* **WHAT THIS TASK INVOLVES**:
Reproduce the lines from the one bearing "bpy.context.scene.collection.objects.link(empty)" through the one bearing "before = set(bpy.data.objects)", inclusive. Copy them exactly; include no other line.

* **MATERIAL PROVIDED**:
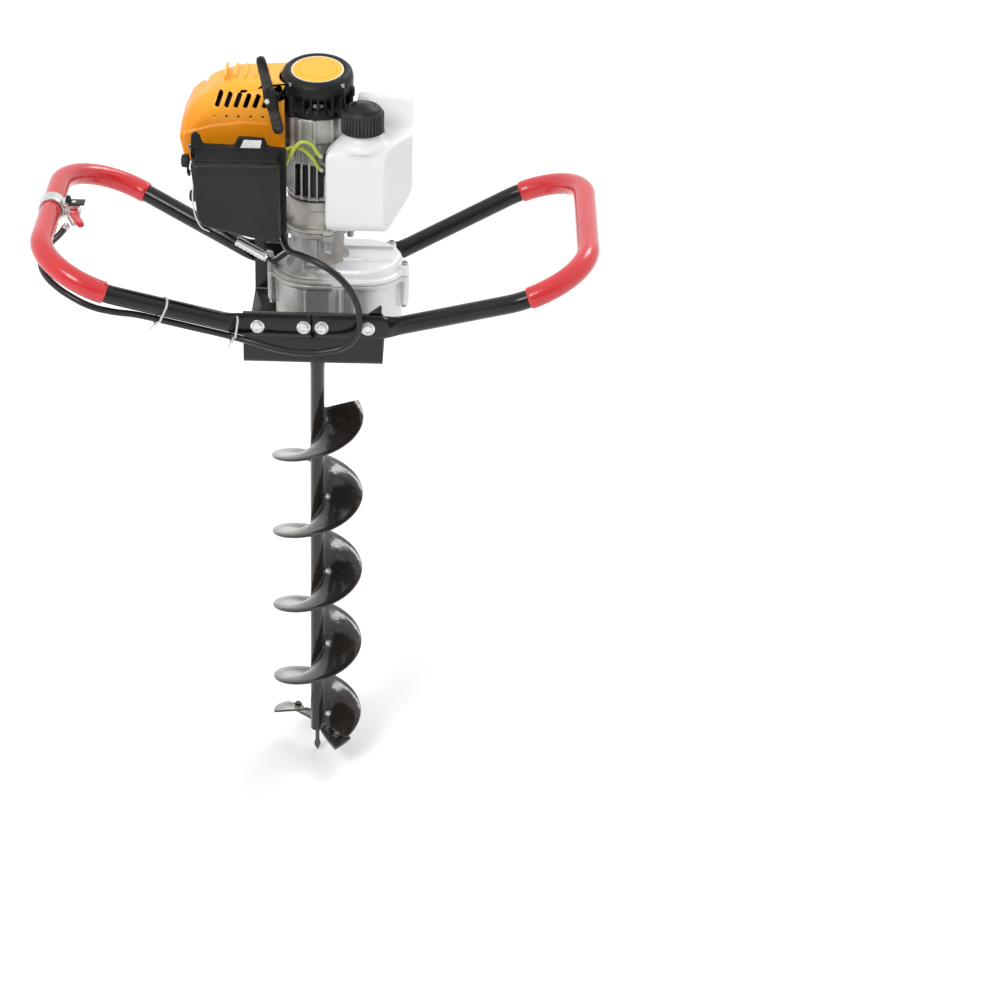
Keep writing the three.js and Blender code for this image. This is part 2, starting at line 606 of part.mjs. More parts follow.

---

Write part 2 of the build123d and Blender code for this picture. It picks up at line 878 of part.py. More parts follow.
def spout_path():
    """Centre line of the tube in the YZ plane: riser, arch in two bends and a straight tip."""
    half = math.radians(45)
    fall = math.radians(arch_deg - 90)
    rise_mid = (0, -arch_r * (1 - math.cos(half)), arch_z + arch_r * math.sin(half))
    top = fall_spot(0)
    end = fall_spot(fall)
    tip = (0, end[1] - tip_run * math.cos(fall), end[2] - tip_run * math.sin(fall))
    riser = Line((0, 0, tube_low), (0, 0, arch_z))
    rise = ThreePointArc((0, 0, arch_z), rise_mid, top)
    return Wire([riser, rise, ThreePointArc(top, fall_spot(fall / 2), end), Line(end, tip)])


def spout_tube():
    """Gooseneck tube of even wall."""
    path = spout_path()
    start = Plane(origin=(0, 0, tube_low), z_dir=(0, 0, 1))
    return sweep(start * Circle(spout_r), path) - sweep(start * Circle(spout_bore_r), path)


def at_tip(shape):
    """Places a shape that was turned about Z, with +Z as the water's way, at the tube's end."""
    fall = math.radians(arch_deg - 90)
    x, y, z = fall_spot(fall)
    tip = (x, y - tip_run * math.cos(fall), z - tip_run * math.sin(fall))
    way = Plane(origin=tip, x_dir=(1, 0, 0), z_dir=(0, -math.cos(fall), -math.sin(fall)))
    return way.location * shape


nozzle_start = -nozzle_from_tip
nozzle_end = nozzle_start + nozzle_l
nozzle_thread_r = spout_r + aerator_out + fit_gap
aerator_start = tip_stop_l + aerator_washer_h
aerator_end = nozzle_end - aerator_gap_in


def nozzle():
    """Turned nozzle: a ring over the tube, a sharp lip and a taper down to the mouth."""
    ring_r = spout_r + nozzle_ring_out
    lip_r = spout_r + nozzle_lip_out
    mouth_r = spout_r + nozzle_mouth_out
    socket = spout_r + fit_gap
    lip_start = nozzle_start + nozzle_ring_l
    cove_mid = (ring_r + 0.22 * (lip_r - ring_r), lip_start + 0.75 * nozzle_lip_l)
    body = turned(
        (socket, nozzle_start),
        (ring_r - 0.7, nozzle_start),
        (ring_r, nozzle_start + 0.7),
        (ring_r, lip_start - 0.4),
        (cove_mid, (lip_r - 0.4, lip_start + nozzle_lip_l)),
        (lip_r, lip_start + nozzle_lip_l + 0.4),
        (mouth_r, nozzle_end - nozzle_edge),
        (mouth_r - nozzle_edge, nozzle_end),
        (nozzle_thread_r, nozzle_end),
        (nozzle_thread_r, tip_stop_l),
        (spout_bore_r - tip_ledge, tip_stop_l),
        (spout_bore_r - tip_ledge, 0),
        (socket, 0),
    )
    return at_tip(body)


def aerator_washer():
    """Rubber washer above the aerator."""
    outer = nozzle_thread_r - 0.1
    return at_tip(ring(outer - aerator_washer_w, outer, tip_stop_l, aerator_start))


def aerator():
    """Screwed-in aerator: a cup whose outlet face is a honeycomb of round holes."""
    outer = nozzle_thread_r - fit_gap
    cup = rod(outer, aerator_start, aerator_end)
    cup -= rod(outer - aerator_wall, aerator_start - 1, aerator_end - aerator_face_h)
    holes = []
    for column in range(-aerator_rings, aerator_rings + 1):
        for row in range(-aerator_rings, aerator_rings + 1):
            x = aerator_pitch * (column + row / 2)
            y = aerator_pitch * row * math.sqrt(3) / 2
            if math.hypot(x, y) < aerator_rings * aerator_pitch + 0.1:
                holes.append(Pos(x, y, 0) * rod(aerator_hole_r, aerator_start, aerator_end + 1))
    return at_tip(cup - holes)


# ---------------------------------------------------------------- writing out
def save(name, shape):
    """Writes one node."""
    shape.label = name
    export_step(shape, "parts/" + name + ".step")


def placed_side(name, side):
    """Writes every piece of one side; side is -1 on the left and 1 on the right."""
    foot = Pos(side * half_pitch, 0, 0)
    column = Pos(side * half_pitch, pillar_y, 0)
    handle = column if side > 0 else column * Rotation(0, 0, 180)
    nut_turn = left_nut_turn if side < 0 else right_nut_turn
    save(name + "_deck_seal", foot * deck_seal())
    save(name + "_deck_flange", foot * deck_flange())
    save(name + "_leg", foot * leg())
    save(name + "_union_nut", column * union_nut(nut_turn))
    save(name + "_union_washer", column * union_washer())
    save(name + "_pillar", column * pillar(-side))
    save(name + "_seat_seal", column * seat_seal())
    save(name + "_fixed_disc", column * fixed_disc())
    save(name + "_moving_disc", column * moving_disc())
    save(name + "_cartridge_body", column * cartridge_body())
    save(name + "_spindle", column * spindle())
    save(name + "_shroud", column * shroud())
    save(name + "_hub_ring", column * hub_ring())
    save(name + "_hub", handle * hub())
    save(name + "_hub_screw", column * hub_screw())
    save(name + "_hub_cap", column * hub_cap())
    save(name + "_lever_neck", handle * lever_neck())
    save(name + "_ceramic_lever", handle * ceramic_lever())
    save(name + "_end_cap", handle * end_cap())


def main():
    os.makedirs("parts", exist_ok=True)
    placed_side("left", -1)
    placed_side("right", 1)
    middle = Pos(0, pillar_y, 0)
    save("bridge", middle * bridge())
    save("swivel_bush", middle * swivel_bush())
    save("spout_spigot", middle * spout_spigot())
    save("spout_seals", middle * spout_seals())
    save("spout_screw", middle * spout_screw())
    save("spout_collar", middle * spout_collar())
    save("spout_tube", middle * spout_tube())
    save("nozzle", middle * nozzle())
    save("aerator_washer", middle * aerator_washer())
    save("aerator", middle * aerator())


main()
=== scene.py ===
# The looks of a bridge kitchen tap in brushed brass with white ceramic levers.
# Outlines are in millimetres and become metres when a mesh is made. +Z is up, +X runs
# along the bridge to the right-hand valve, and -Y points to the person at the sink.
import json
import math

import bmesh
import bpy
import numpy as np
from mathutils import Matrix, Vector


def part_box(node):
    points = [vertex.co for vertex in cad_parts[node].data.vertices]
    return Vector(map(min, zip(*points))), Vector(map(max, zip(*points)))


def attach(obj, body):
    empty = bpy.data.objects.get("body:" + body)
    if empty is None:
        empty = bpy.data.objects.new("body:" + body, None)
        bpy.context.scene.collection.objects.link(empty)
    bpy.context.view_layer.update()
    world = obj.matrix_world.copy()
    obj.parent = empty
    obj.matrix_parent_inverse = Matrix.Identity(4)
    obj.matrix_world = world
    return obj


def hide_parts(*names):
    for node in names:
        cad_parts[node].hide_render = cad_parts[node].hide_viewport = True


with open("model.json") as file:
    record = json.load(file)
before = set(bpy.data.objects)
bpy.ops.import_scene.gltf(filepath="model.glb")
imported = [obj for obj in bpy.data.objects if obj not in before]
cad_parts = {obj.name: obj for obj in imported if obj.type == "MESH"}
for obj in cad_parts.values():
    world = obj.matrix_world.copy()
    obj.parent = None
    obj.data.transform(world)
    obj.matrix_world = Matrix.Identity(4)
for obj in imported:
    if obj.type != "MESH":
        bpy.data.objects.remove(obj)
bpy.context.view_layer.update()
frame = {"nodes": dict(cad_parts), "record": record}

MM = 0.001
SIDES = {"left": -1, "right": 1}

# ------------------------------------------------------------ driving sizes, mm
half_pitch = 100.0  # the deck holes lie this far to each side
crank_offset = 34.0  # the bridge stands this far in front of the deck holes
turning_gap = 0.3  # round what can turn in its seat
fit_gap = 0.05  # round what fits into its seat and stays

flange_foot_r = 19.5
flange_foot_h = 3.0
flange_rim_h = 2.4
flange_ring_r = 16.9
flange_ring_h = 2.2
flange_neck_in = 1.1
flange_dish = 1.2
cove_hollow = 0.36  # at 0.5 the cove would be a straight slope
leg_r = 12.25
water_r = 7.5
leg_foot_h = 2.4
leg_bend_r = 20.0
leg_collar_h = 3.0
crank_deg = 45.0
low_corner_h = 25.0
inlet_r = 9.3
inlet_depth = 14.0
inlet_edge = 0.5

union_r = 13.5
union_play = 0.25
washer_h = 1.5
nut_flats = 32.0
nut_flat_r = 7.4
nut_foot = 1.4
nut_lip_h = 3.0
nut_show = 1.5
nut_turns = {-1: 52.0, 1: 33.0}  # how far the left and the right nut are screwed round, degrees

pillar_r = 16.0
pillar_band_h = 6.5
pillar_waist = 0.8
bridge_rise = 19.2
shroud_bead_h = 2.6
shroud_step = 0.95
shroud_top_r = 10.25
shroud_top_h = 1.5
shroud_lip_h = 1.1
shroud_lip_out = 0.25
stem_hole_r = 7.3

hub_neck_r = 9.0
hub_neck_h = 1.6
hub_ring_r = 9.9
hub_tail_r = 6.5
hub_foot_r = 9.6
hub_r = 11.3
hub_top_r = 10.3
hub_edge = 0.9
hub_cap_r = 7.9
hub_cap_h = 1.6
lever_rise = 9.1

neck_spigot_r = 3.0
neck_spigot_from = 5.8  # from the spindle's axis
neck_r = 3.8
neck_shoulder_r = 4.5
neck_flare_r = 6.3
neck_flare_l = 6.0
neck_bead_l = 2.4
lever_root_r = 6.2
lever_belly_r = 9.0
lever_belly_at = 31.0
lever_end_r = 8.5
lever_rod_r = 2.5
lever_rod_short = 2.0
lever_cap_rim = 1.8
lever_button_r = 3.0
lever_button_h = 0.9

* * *

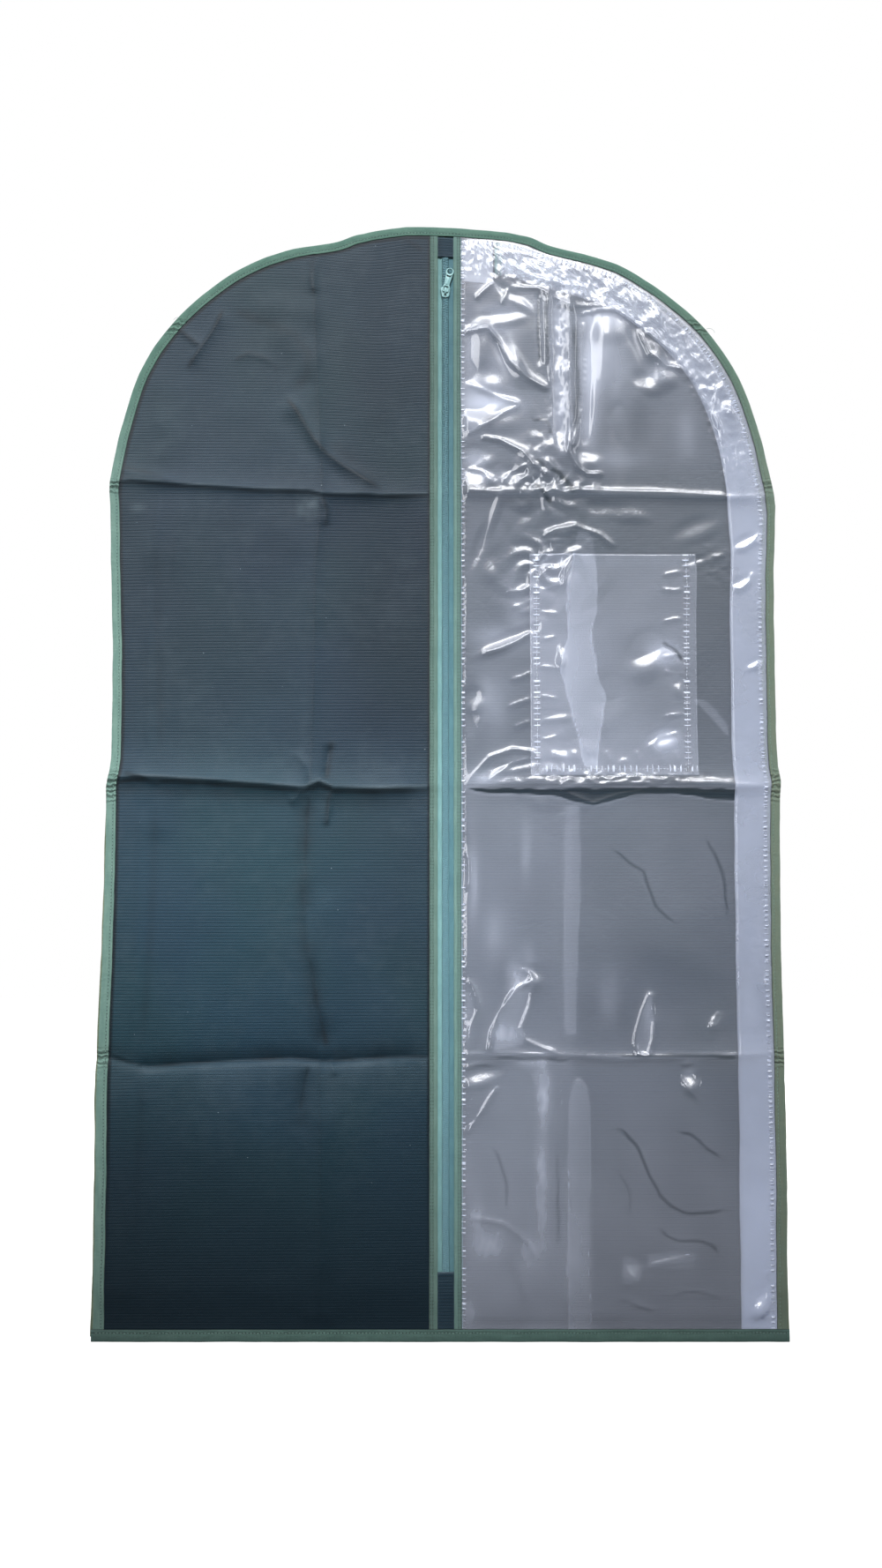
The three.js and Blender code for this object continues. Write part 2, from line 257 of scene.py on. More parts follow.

* **THE ANSWER**:
        bpy.context.scene.collection.objects.link(empty)
    bpy.context.view_layer.update()
    world = obj.matrix_world.copy()
    obj.parent = empty
    obj.matrix_parent_inverse = Matrix.Identity(4)
    obj.matrix_world = world
    return obj


def hide_parts(*names):
    for node in names:
        cad_parts[node].hide_render = cad_parts[node].hide_viewport = True


with open("model.json") as file:
    record = json.load(file)
before = set(bpy.data.objects)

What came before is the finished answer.